Spreadsheets are the most versatile tool in business. They're also the most dangerous. Not because they're bad — they're incredible for what they're designed to do. The problem is that most businesses use them for things they were never designed to handle.
When a spreadsheet becomes your inventory system, your project tracker, your CRM, and your financial reporting tool, you don't have a tech stack. You have a house of cards.
The five warning signs
First: multiple people need to edit the same data, and you're dealing with version conflicts. "Which version is current?" is a question that should never need to be asked.
Second: your spreadsheet has grown tabs. Lots of tabs. With formulas that reference other tabs, which reference other spreadsheets. One wrong edit breaks a cascade of calculations that only one person understands.
Third: you're spending more time maintaining the spreadsheet than using the data in it. When the tool becomes the job, something has gone wrong.
Fourth: you don't trust your own numbers. You run the same report twice to make sure it matches. You cross-reference with another source before making decisions. If you can't trust the data, it's worse than having no data.
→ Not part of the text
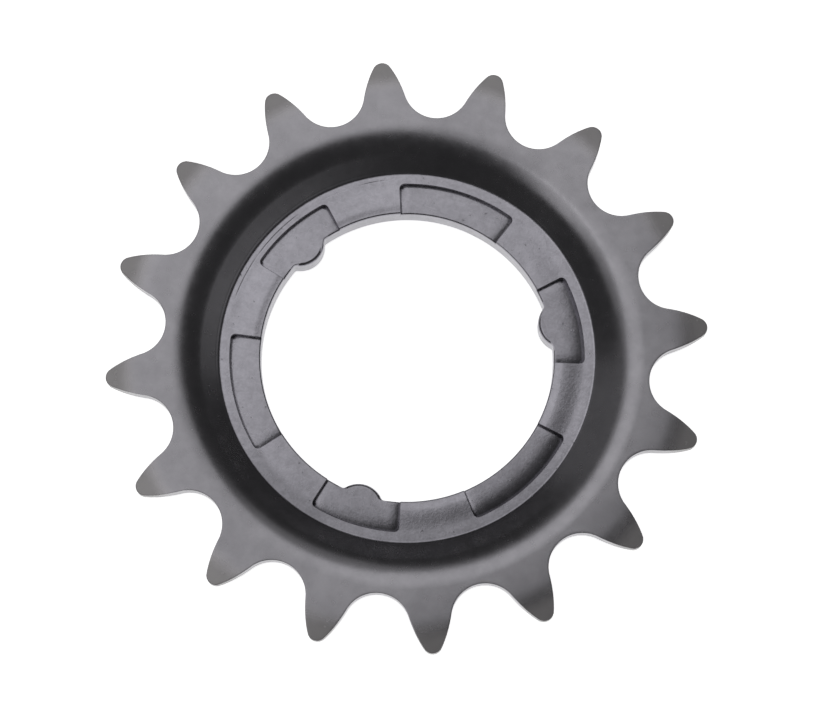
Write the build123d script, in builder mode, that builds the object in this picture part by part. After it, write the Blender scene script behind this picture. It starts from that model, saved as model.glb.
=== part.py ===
from build123d import *
import math
import os

# Sprocket of an internal gear hub: one piece of steel, pressed to a dish and coined.
# The toothed ring stands forward of a thicker inner ring, and a cone joins the two.
# Three round lugs in the bore key it to the driver of the hub.
# The bore is on Z, the back face of the inner ring lies on z = 0, and the dish opens to +Z.
# One lug lies on -Y, in line with a tooth.

# Chain and teeth
teeth = 16
chain_pitch = 12.7
roller_diameter = 7.75
seat_radius = 3.98
seat_angle = 132
flank_radius = 14.3
tip_round = 1.15
tooth_thickness = 2.3

# Relief on both faces of the teeth, which leads the chain on
relief_length = 3.0
relief_angle = 7.5
relief_blend = 14.0

# Inner ring, whose front meets the cone at the ring's diameter
bore_diameter = 34.8
ring_diameter = 44.9
ring_thickness = 3.6
bore_edge_break = 0.2

# Dish between the two rings, a cone with a bend at both ends
dish_offset = 2.7
cone_angle = 38
web_thickness = 2.3
front_bend_radius = 6.0
foot_round = 1.1
heel_radius = 2.0

# Lugs in the bore
lug_count = 3
lug_height = 1.35
lug_radius = 2.9
lug_blend = 0.4

# Pockets coined into the front of the inner ring, one over each lug and one between lugs
pocket_depth = 0.65
pocket_wall = 1.4
lug_pocket_angle = 30
plain_pocket_angle = 40
pocket_corner = 0.6

# Direction of the first lug and of the first tooth
first_angle = 270

# Worked out from the sizes above
bore_radius = bore_diameter / 2
ring_radius = ring_diameter / 2
pitch_radius = chain_pitch / 2 / math.sin(math.pi / teeth)
root_radius = pitch_radius - roller_diameter / 2
face_height = ring_thickness + dish_offset
tooth_back = face_height - tooth_thickness
pocket_floor = ring_thickness - pocket_depth
pocket_radius = ring_radius - pocket_wall
lug_centre = bore_radius - lug_height + lug_radius
near = 1e-3


def polar(radius, angle):
    """The point at a radius and at an angle in degrees."""
    return Vector(radius * math.cos(math.radians(angle)), radius * math.sin(math.radians(angle)))


# One tooth lies on X with a roller seat beside it, made of arcs that run into each other.
# The flank's centre lies on the line from the seat's centre through the end of the seat.
half_step = 180 / teeth
flank_end = half_step + seat_angle / 2
seat_point = polar(root_radius + seat_radius, half_step)
flank_point = seat_point - polar(seat_radius + flank_radius, flank_end)
tip_centre = flank_point.X + math.sqrt((flank_radius - tip_round) ** 2 - flank_point.Y**2)
tip_turn = math.degrees(math.atan2(-flank_point.Y, tip_centre - flank_point.X))
tip_radius = tip_centre + tip_round

with BuildLine() as tooth_line:
    CenterArc((tip_centre, 0), tip_round, -tip_turn, 2 * tip_turn)
    CenterArc(seat_point, seat_radius, 180 + half_step - seat_angle / 2, seat_angle)
    flank = CenterArc(flank_point, flank_radius, tip_turn, flank_end - tip_turn)
    seat_middle = Plane((0, 0, 0), x_dir=polar(1, half_step), z_dir=polar(1, half_step + 90))
    mirror(flank, about=seat_middle)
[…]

Fifth: onboarding a new hire requires a guided tour of your spreadsheet. If it takes more than 10 minutes to explain how your tracking system works, it's too complex for a spreadsheet.
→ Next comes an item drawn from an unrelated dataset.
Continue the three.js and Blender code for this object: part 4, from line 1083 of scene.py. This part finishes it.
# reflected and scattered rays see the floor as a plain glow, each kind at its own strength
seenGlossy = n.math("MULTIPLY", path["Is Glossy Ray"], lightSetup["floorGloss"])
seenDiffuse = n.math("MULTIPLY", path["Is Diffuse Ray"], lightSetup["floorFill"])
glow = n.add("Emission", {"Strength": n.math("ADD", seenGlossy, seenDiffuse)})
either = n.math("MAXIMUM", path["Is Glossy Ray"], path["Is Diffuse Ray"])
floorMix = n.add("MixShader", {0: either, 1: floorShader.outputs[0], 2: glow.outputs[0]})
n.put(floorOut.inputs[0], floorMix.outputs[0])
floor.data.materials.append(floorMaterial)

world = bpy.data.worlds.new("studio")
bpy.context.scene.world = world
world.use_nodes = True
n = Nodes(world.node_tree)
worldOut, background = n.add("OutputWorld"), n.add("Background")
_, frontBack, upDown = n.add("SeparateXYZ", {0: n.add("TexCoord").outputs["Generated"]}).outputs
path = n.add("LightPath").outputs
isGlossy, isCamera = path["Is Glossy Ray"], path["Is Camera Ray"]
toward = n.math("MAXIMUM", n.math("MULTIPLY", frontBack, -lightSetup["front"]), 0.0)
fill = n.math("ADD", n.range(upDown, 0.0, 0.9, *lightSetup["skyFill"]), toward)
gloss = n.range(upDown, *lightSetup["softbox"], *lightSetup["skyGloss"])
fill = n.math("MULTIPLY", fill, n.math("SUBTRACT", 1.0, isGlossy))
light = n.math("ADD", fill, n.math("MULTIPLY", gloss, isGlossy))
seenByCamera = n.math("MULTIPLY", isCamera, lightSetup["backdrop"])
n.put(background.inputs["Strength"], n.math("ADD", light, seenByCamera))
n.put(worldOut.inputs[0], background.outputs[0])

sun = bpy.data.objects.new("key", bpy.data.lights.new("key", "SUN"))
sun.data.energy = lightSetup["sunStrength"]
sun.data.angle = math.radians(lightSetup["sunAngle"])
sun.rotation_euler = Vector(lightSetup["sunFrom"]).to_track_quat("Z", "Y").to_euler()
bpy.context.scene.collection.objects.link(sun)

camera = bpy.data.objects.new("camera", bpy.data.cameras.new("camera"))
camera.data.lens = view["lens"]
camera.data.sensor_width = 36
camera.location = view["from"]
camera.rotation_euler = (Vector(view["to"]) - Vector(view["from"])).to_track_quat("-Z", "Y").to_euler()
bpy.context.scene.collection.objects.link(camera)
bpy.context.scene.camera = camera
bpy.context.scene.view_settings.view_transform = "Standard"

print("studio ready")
What spreadsheets are actually good for
Quick analysis. One-off calculations. Personal task tracking. Prototyping a process before you build something real. Spreadsheets are perfect for exploration and individual use. They fall apart when they become the system of record for a team.
What comes after the spreadsheet
The move from spreadsheets to a real system doesn't have to be dramatic. It starts with identifying which spreadsheet is causing the most pain. Usually it's the one that multiple people touch, that feeds into decisions, and that breaks regularly.
That one spreadsheet becomes a custom dashboard. Real-time data, no version conflicts, no formula chains. The rest of your spreadsheets can stay exactly where they are — they're probably fine. It's the mission-critical one that needs to graduate.
We've helped businesses replace 6 spreadsheets with one dashboard and recover 10–20 hours per month. The spreadsheet isn't the enemy. Asking it to do something it wasn't built for is.